Grievance procedures have a bad reputation. Public-sector employees need to be able to complain when they feel they're victimized by management--no question about that. But the problems crop up when the grievance process is so complex and time-consuming that it stifles managers and employees from doing their jobs properly.

Some human resource managers complain that too many grievances are filed on frivolous grounds--just to delay the inevitable or to get revenge. Others point to hostile union environments as the roots of many grievances. During the last gubernatorial election in strong- union Alaska, for instance, the number of grievances went up dramatically. The outrage seemed more a function of the union's desire to make things tough on the incumbent party, than of the emergence of a bunch of bosses who had been transformed overnight into Simon Legrees.

Of course, dealing with grievances is never going to be pleasant. But in a growing number of governments, successful efforts have been made to provide employees with the opportunity to redress management wrongs without damaging the entity's ability to do business efficiently.

The key to many of these reforms is to get grievances heard and fixed at the lowest level possible. In Idaho, for example, an employee who wanted to fight reassignment to the night shift used to have to go through the same process as one who had been fired. This one-size- fits-all mindset belied common sense. Under Idaho's new system, simpler problems go through an expedited problem-solving approach, at a reasonably low organization level and without an overload of formal procedures. "In the past, it was taken out of the hands of the people who could really solve the problem," says Ann Heilman, administrator of the Division of Human Resources. "Now, supervisors and managers are expected to solve the problems themselves."

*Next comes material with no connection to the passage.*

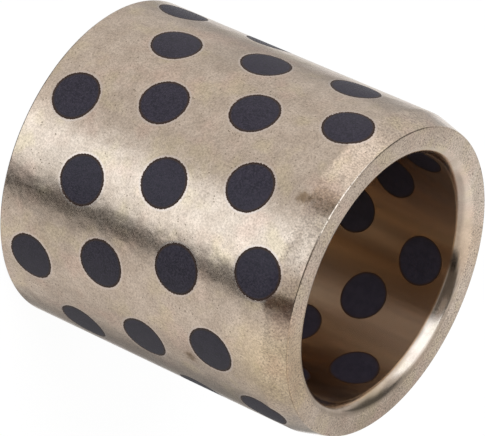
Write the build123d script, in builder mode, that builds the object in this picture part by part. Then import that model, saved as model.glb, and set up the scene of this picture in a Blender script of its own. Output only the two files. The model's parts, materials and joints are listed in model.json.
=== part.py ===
"""A graphite plugged bushing: a bronze sleeve with rings of graphite plugs through its wall.

The frame stands on the plain end of the sleeve: the origin is the centre of that end, +Z runs
up the bore to the tapered end, and angles are counted from +X towards +Y. Lengths are in mm and
angles in degrees.
"""

import os
from math import cos, radians, sin, tan

from build123d import *

# Sleeve
OUTSIDE_DIAMETER = 65.0
WALL_THICKNESS = 7.5
BORE_DIAMETER = OUTSIDE_DIAMETER - 2 * WALL_THICKNESS
LENGTH = 68.0
TAPER_LENGTH = 5.4  # the lead-in taper at the upper end, measured along the axis
TAPER_ANGLE = 15.0  # between the taper and the axis
BORE_EDGE_RADIUS = 2.5  # the round at both ends of the bore
PLAIN_EDGE_BREAK = 0.4  # the small chamfer round the outside of the plain end

# Plugs
PLUG_DIAMETER = 9.7  # the hole's diameter too: a plug is pressed in with no gap
PLUGS_PER_RING = 6
RING_TURN = -10.2  # how far each ring is turned round from the like ring below it

# Main rings, spread evenly between the first and the last
MAIN_RINGS = 4
PLAIN_END_TO_FIRST_RING = 7.8
LAST_RING_TO_TAPERED_END = 8.6
FIRST_PLUG_ANGLE = 15.4

# Rings that stand between the main rings, centred on the sleeve's length
BETWEEN_RINGS = 3
BETWEEN_CLOSER = 0.25  # how much closer together they stand than the main rings
BETWEEN_OFFSET_ANGLE = 25.0  # how far round they stand from the main ring below

outside_radius = OUTSIDE_DIAMETER / 2
bore_radius = BORE_DIAMETER / 2
taper_depth = TAPER_LENGTH * tan(radians(TAPER_ANGLE))
main_spacing = (LENGTH - PLAIN_END_TO_FIRST_RING - LAST_RING_TO_TAPERED_END) / (MAIN_RINGS - 1)
between_spacing = main_spacing - BETWEEN_CLOSER
drill_reach = OUTSIDE_DIAMETER  # from the axis out, well past the outside


def plug_rings():
    """(height, first plug's angle) of every ring, counted up from the plain end."""
    main = [
        (PLAIN_END_TO_FIRST_RING + main_spacing * i, FIRST_PLUG_ANGLE + RING_TURN * i)
        for i in range(MAIN_RINGS)
    ]
    middle = (BETWEEN_RINGS - 1) / 2
    between = [
        (
            LENGTH / 2 + between_spacing * (i - middle),
            FIRST_PLUG_ANGLE + BETWEEN_OFFSET_ANGLE + RING_TURN * i,
        )
        for i in range(BETWEEN_RINGS)
    ]
    return sorted(main + between)


def plug_plane(height, angle):
    """A plane on the sleeve's axis whose normal points out through a plug's centre."""
    outwards = (cos(radians(angle)), sin(radians(angle)), 0)
    return Plane(origin=(0, 0, height), x_dir=(0, 0, 1), z_dir=outwards)


plug_planes = {
    f"plug_{ring}_{place}": plug_plane(height, first + 360 / PLUGS_PER_RING * (place - 1))
    for ring, (height, first) in enumerate(plug_rings(), start=1)
    for place in range(1, PLUGS_PER_RING + 1)
}

# The sleeve as it is turned, before it is drilled
with BuildPart() as blank:
    with BuildSketch(Plane.XZ):
        with BuildLine():
            Polyline(
                (bore_radius, 0),
                (outside_radius - PLAIN_EDGE_BREAK, 0),
                (outside_radius, PLAIN_EDGE_BREAK),
                (outside_radius, LENGTH - TAPER_LENGTH),
                (outside_radius - taper_depth, LENGTH),
                (bore_radius, LENGTH),
                close=True,
            )
        make_face()
    revolve(axis=Axis.Z)
    bore = blank.faces().filter_by(GeomType.CYLINDER).sort_by(SortBy.RADIUS)[0]
    fillet(bore.edges().filter_by(GeomType.CIRCLE), radius=BORE_EDGE_RADIUS)

with BuildPart() as sleeve:
    add(blank.part)
    for plane in plug_planes.values():
        with BuildSketch(plane):
            Circle(PLUG_DIAMETER / 2)
        extrude(amount=drill_reach, mode=Mode.SUBTRACT)
sleeve.part.label = "sleeve"

os.makedirs("parts", exist_ok=True)
export_step(sleeve.part, "parts/sleeve.step")

# Each plug is a rod pressed through its hole, then turned off flush with the sleeve all over
for name, plane in plug_planes.items():
    with BuildPart() as plug:
        with BuildSketch(plane):
            Circle(PLUG_DIAMETER / 2)
        extrude(amount=drill_reach)
        add(blank.part, mode=Mode.INTERSECT)
    plug.part.label = name
    export_step(plug.part, f"parts/{name}.step")
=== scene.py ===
"""The looks of a graphite plugged bushing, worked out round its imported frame.

The bushing stands on its plain end: +Z runs up the bore to the tapered end. Shapes are computed
in millimetres and degrees, counted from +X towards +Y, and put into meshes in metres.
"""

import json

import bpy
import numpy as np
from mathutils import Matrix, Vector


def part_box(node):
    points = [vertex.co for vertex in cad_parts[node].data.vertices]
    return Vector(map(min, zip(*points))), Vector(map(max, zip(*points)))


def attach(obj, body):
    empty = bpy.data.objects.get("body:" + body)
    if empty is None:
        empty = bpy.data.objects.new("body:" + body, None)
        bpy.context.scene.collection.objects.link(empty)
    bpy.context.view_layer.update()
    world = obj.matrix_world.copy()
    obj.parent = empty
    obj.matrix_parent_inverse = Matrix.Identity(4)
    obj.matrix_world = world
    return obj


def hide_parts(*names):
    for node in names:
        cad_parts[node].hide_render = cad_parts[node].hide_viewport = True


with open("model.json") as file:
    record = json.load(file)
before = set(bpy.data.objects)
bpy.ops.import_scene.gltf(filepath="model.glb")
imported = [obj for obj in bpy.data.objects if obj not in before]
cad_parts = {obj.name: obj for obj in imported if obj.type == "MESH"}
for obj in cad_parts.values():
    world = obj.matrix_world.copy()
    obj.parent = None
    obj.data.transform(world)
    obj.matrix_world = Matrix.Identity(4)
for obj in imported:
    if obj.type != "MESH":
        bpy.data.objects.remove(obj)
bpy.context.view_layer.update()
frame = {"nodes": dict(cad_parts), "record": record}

# ---- Sizes ---------------------------------------------------------

MM = 0.001
RINGS = 7
PLUGS_PER_RING = 6

_, sleeve_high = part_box("sleeve")
OUTSIDE_RADIUS = sleeve_high.x / MM
LENGTH = sleeve_high.z / MM
BORE_RADIUS = next(
    mount["dims"]["r_mm"] for mount in frame["record"]["mounts"] if mount["name"] == "bore"
)
TAPER_LENGTH = 5.4
TAPER_ANGLE = 15.0
TAPER_CREASE = 0.14  # half the width of the soft crease where the taper starts
BORE_ROUND = 2.5  # height of the rounds at both ends of the bore
MOUTH_SIZE = 1.9  # radius of the tapered end's bore round next to the face
MOUTH_CHANGE = 50.0  # degrees after which that round goes on with a wider radius
MOUTH_TURN = 75.0  # degrees that it has turned where it meets the bore
PLAIN_EDGE_BREAK = 0.4
TAPERED_EDGE_ROUND = 0.36
FOOT_CREASE = 0.03  # height of the crease where the mouth's round meets the bore
FOOT_GAP = 0.3  # how far below that round the grid of patches ends

plug_low, plug_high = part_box("plug_1_1")
PLUG_RADIUS = (plug_high.z - plug_low.z) / 2 / MM
HOLE_EDGE_ROUND = 0.07
PLUG_EDGE_BREAK = 0.12
PLUG_EDGE_DEPTH = 0.15

SIDE_STEPS = 10  # grid steps along half a side of the patch round a plug
ROUND_STEPS = 8 * SIDE_STEPS  # points round a plug
STRIPS = 2 * PLUGS_PER_RING  # strips of patches round the bushing
STRIP_WIDTH = 360 / STRIPS
FAR_FROM_RIM = 10.0  # the rim distance given to points that are nowhere near a hole


def plug_place(ring, place):
    """Height and angle of a plug's axis: the middles of its span of heights and of angles."""
    node = frame["nodes"][f"plug_{ring}_{place}"]
    corners = np.empty(len(node.data.vertices) * 3, np.float32)
    node.data.vertices.foreach_get("co", corners)
    x, y, z = corners.reshape(-1, 3).T.astype(float) / MM
    middle = np.degrees(np.arctan2(y.mean(), x.mean()))
    off = np.degrees(np.arctan2(y, x)) - middle
    off = (off + 180) % 360 - 180
    return (z.min() + z.max()) / 2, middle + (off.min() + off.max()) / 2


plug_places = {
    (ring, place): plug_place(ring, place)
    for ring in range(1, RINGS + 1)
    for place in range(1, PLUGS_PER_RING + 1)
}
ring_heights = np.array([plug_places[ring, 1][0] for ring in range(1, RINGS + 1)])
first_angle = plug_places[1, 1][1]
grid_low = BORE_ROUND
grid_high = LENGTH - BORE_ROUND - FOOT_GAP
twist = (plug_places[RINGS, 1][1] - first_angle) / (ring_heights[-1] - ring_heights[0])
levels = np.concatenate([[grid_low], ring_heights, [grid_high]])


def turned(height):
    """Degrees that the grid has turned at a height: a helix in step with the rings of plugs."""
    return twist * (height - ring_heights[0])


# ---- The two walls, as radius and slope against height -------------


def outside_wall(height):
    """Radius and inward slope of the outside: a cylinder and a cone, joined by a hyperbola."""
    past = height - (LENGTH - TAPER_LENGTH)
    bend = np.hypot(past, TAPER_CREASE)
    steepness = np.tan(np.radians(TAPER_ANGLE))
    return OUTSIDE_RADIUS - steepness * (past + bend) / 2, steepness * (1 + past / bend) / 2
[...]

South Carolina has also developed a two-track process: Many cases are steered to mediation, which is HR-speak for bringing people together to talk in a controlled climate that doesn't get too legalistic. "The earlier you can catch a dispute, the less positional people become," says Sam Wilkins, assistant director and legal counsel for the Office of Human Resources.

Unfortunately, many governments that have established mediation programs still don't see them used as much as they'd like. "Some employees don't trust it," says Ken Purdy, acting director of the Central Personnel Division in North Dakota.

Innovative approaches to grievances have worked well even in heavily unionized states. Pennsylvania has long been a model here, with grievance administration methods based on those developed in the trucking industry. The Accelerated Grievance Procedure was first implemented more than a decade ago by the Commonwealth and the American Federation of State, County and Municipal Employees and is now utilized by three other unions as well. This system requires early on a face-to-face meeting between the individuals involved in the grievance; it also dictates that all supporting evidence be disclosed. With this technique, Pennsylvania has seen a dramatic drop in the number of grievances going to arbitration.

Nationally, of course, many grievances still get caught in a whirlwind that blows them from one bureaucratic level to another until they reach formal arbitration. Given that reality, several states and cities are developing ways to make arbitration less painful. California, for example, uses the Internet to keep its managers informed about the results of arbitrations throughout the state. The idea is to help managers avoid making the same mistakes as their peers. Delaware uses performance measures to make sure staff meets deadlines at each stage of a grievance's process. Now, 95 percent of grievances are resolved within 45 days. Michigan is trying to cut the length of time the appeals process takes by tracking which arbitrators take too long to make decisions. "If they have a bad pattern, we cut them off," says one official.

Perhaps most important, some states are acknowledging that some grievances occur for the most obvious of reasons: Even the best managers mess up from time to time. These states are researching the grievances themselves, to uncover reasons they're filed in the first place. "We're analyzing the current grievances in our files, putting them into our database and spitting them out in groups to analyze patterns," explains Stephen Gulyassy, deputy director for the Office of Collective Bargaining in Ohio.

Based on those patterns, the state is beginning to work with agencies to resolve the basic issues that cause the grievances. Sometimes grievances are filed because of things beyond a government's control, but if there is something lacking in management and the state can identify that then, Gulyassy says, "we can work with that management to come up with the ways to eliminate those disputes so they don't have to become grievances."